Ayağa kalktı Betül. Sımsıkı yaptığı at kuyruğunu çözdü. Dipleri acımış saçlarını karıştırdı şöyle bir. Topukluları çıkarıp usulca kenara itekledi. Çantasından espadrillerini çıkardı. Yeşilli sarılı keten pabuçları geçirdi ayağına. Elinin tersiyle sertçe geçti dudaklarının üzerinden. Birkaç kez yalayıp yuttu geri kalan ruju da.

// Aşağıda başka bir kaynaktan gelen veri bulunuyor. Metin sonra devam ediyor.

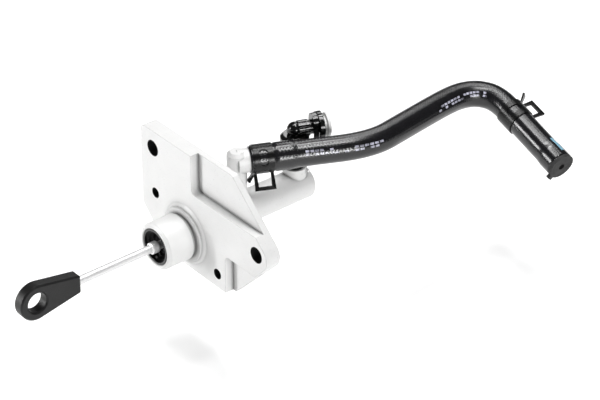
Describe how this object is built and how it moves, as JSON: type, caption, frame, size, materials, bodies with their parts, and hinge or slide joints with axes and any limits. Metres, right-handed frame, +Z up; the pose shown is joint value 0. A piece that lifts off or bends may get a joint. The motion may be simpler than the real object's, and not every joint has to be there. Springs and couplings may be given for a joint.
{
  "type": "clutch master cylinder",
  "caption": "Aluminium clutch master cylinder with mounting flange, push rod and eye, reservoir hose with spring clamps and plug, and a plastic outlet elbow with its shipping plug.",
  "frame": {"origin": "where the cylinder's axis meets the front mounting face of the flange, which is the centre of the two small bolt holes", "axes": "+X along the cylinder's axis from the push rod's side towards the barrel's closed end, +Z up through the inlet and outlet bosses, +Y to the left of someone who looks along +X"},
  "size_m": [0.3658, 0.1565, 0.0832],
  "materials": {
    "cast_aluminium": "fine cast grain",
    "bright_steel": "bright",
    "dark_spring_steel": "black phosphate",
    "black_plastic": "satin",
    "white_plastic": "matt",
    "grey_plastic": "matt",
    "black_rubber": "fine fabric texture",
    "piston_alloy": "turned"
  },
  "bodies": {
    "cylinder": {"cylinder_body": "cast_aluminium", "rod_guide": "black_plastic", "snap_ring": "dark_spring_steel", "stop_washer": "bright_steel", "return_spring": "bright_steel", "inlet_nipple": "black_plastic", "inlet_seal": "black_rubber", "outlet_seal": "black_rubber", "reservoir_hose": "black_rubber", "near_hose_clamp": "dark_spring_steel", "far_hose_clamp": "dark_spring_steel", "hose_plug": "grey_plastic", "outlet_elbow": "black_plastic", "elbow_pin": "bright_steel", "outlet_clip": "black_plastic", "outlet_cap": "white_plastic"},
    "piston": {"piston": "piston_alloy", "ball_clip": "white_plastic", "secondary_cup": "black_rubber", "primary_cup": "black_rubber", "cup_washer": "bright_steel", "spring_seat": "bright_steel"},
    "rod": {"push_rod": "bright_steel", "rod_eye": "black_plastic"}
  },
  "joints": [
    {"name": "piston_slide", "type": "slide", "parent": "cylinder", "child": "piston", "axis": [1, 0, 0], "range_m": [0, 0.03], "stiffness_N_per_m": 1200, "springref_m": -0.025, "deforming": ["return_spring"]},
    {"name": "rod_pivot", "type": "hinge", "parent": "piston", "child": "rod", "pos_m": [-0.004, 0, 0], "axis": [0, 1, 0], "range_deg": [-3.5, 3.5]}
  ]
}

“Başaramadım anne, üzgünüm. Betül olamadım ben. Olmamı istediğin Betül olamadım. Ama onun yerine kendim oldum, biliyor musun? Çok zor oldu ama sana rağmen oldum. Buldum kendimi anne. Hem kendimi hem de öbür yarımı buldum anne. Hoşçakal.”

Betül’ün son sözleri havadaki tütün kolonyasına karıştı. Yere düşmedi,  asılı kaldı. İlk kez ferahlık vermedi üstelik. Bir nebze bile eritmedi keskin rayiha anne kızın yosun tutmuş bağını.

“Hoş geldiniz, kimsiniz?” diye soruyordu Perihan Hanım, kısa boylu hemşire elinde ilaçlarla odadan içeri girerken. Betül’ün hafiflemesi için sadece üç adım yeterli oldu. Tütün kolonyası kokusunun burnundan ilelebet gitmesi içinse daha beklemeliydi.